The Committee notes that, according to the Employment and Industrial Relations Code (Amendment) Act 2017, section 116 has been amended to remove the requirement that light work shall not prejudice the child’s participation in vocational training and the child’s ability to benefit from vocational training. The Committee trusts that the list of light work will be adopted in the near future and will include the number of hours during which and the conditions in which such work may be undertaken. It requests the Government to supply information on the progress made in this regard. The Committee also requests the Government to clarify the reason for the removal of the vocational training elements from section 116 of the EIRC.
Article 9(1). Penalties. The Committee previously noted that contraventions of section 115 of the EIRC on the minimum age for employment and section 117 of the EIRC on the minimum age for hazardous work were punishable by a fine or a term of imprisonment of 12 months, or both (sections 115(6) and 117(4)). It requested the Government to provide information on the application in practice of these sections, once the EIRC is in force.
The Government indicates that there is no record of prosecutions or child labour issues currently reported to the Government. It states that, regarding the enforcement of the EIRC, once the lists of light work and hazardous work will be adopted, labour inspectors will have a guidance tool in their inspections concerning child labour. It also states that the high turnover of officers contributes to the weak enforcement of national legislation. The Government specifies in this connection that regional training and workshops on child labour organized by the ILO could prove very fruitful. The Government further indicates that, according to the Ministry of Women, Youth, Sports and Social Affairs, a Child Protection Working Group is being developed, in order to oversee issues relating to child abuse in Kiribati, including exploitation. The group will work closely with the labour inspectors in terms of activities, outreach and information sharing on all forms of child abuse, including children under the minimum age involved in child labour. The Committee encourages the Government to pursue its efforts to combat child labour and to ensure that laws providing for penalties for violations of the minimum age for employment are implemented effectively. The Committee requests the Government to provide information on the application of the penalties provided for in sections 115(6) and 117(4) of the EIRC in practice, indicating the number and nature of violations reported and penalties imposed.
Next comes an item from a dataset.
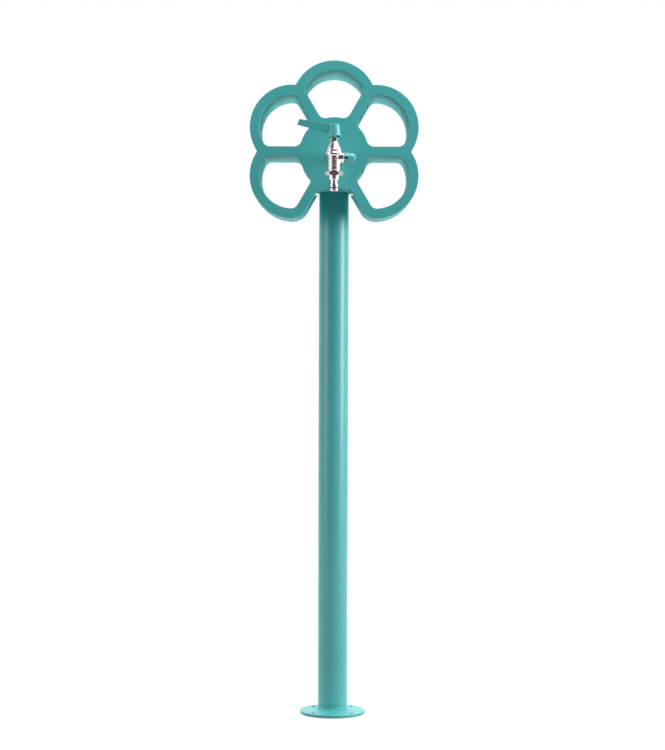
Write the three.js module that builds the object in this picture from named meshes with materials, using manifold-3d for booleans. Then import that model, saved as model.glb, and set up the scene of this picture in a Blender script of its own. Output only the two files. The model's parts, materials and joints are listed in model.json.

Article 9(3). Keeping of registers. The Committee previously noted that section 119 of the EIRC provided that, for each employee under the age of 18, an employer was required to keep a register containing the child’s name and date of birth.
The Government indicates that it requires employers to submit employment registers along with contracts of employment. It indicates that this obligation is still not being complied with by Kiribati employers. Many employers have not submitted their employment records.
The Committee notes that the Employment and Industrial Relations Code (Amendment) Act 2017 inserts in the EIRC Schedule 6 which sets out the offences that are fixed penalty offences and the penalties that can be issued in fixed penalty notices. Pursuant to Schedule 6, failure to keep a register of child employees under section 119 is punishable by a fine of US$200 for individuals and US$1,000 for companies. The Employment and Industrial Relations Code (Amendment) Act 2017 states that the new provisions on fixed penalty notices aim to sanction and deter employers from breaching the EIRC.